Psychotherapy works to identify the roots of debilitating thoughts and emotions. As road workers together in therapy, we follow the signs to new life. Working toward mood improvement is rewarding and pleasurable. Sometimes, the hardest part is just looking for the right companion with whom to walk through the gloom. You may previously have received a medical, educational, or insurance label such as bi-polar, anxiety disorder, major depressive disorder, or explosive anger management problem. Those labels may have alerted you to the need to find the right approach, with the right person, to ensure that you live fully and are not limited by labels.
Every living being deserves an integrated system–body, mind, and spirit–that allows us to live more of our lives with joy and less with undesirable moods. Therapy offers practical ways to change moods. In the very first session, you can expect to learn some of these.
We may have walked through some fog. We may have raced blindly down the alley. The rush of the other cars on the highway may sometimes be the only noise we hear.
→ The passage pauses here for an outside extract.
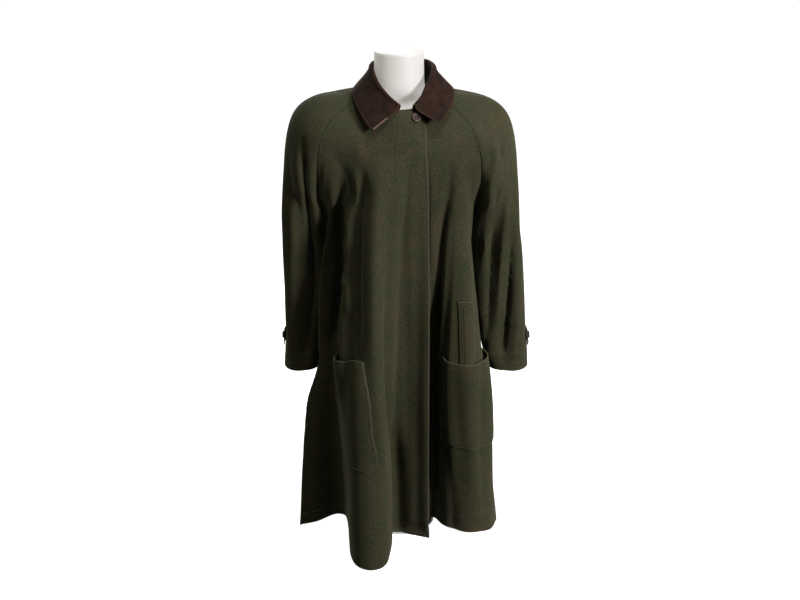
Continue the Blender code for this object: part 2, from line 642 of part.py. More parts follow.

Yet moods are ever changing. “Now is the winter of our discontent,” said William Shakespeare, hinting that a different season, a different mood, is possible also. The friendly companion in dark moments will lend a hand and help find the sunshine. One thing we know for sure, there is sunshine to be found. Several hundred years after Shakespeare, the French philosopher and writer, Albert Camus, shared: “In the depth of winter, I finally learned that there was in me an invincible summer”. A brighter mood will be yours.